Carefully read this verse with the whole chapter. It is obvious that Ezekiel 34 is talking about the physical tribes of Israel (vs. 2, 3, 30, 31) and how David will shepherd them after he is resurrected from the dead.
Consider the twelve apostles. They heard Peter’s sermon (Peter was the lead apostle, so he gave the sermon). They knew what their own role would be after the resurrection.
Christ had previously explained to them “That you which have followed Me, in the regeneration when the Son of Man shall sit in the throne of His glory, you also shall sit upon twelve thrones, judging the twelve tribes of Israel” (Matt. 19:28).
The apostles knew that they will report to David in the kingdom of God. Each will rule one tribe, with David over all twelve tribes.
Much more needs to be understood—but first read where you may some day fit in.

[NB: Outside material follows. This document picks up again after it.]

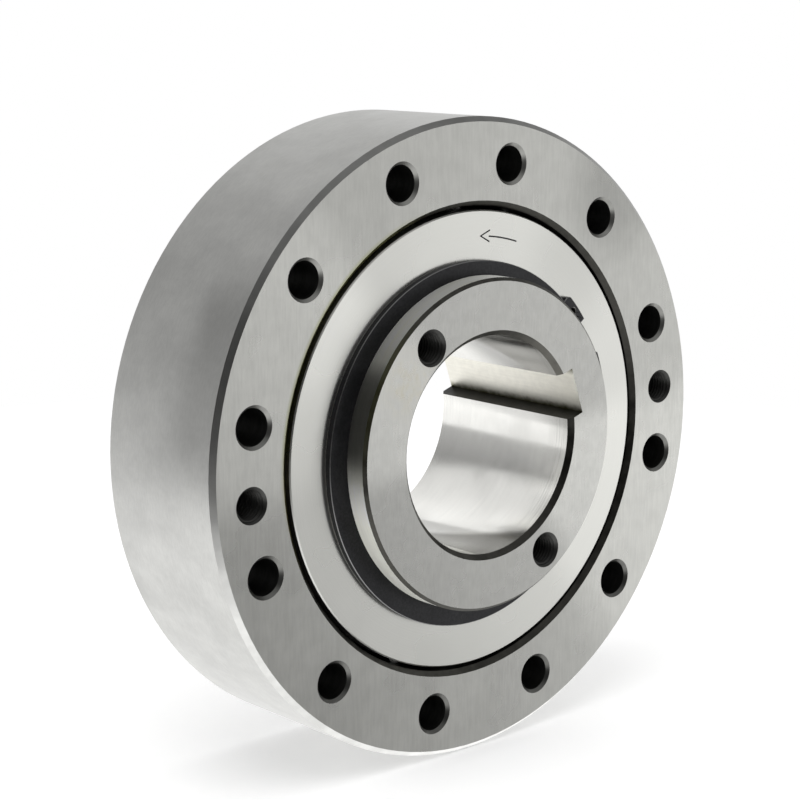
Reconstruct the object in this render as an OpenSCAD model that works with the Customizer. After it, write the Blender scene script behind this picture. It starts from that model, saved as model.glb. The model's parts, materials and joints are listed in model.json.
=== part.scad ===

When God calls people to repentance, and they are baptized, He gives them His Holy Spirit (Acts 2:38). It is God’s Holy Spirit within the mind that makes one a Christian. Paul stated, “For as many as are led by the Spirit of God, they are the sons of God” (Rom. 8:14).
This much is clear. What is NOT so clear—or even known—to most is what Paul added in verse 17: “And if children, then heirs; heirs of God, and joint-heirs with Christ; if so be that we suffer with him, that we may be also glorified together.”
A true follower of Christ and the Bible is an heir with Christ! Heirs are not yet inheritors. An heir is one who later inherits what has been promised to him.
We have read that Christians are to “inherit the earth”—and “rule with Christ.” How, when, where and why does this take place? Once the answers are known, the counterfeit salvation about heaven, taught by almost every professing Christian church, collapses for the fiction that it is!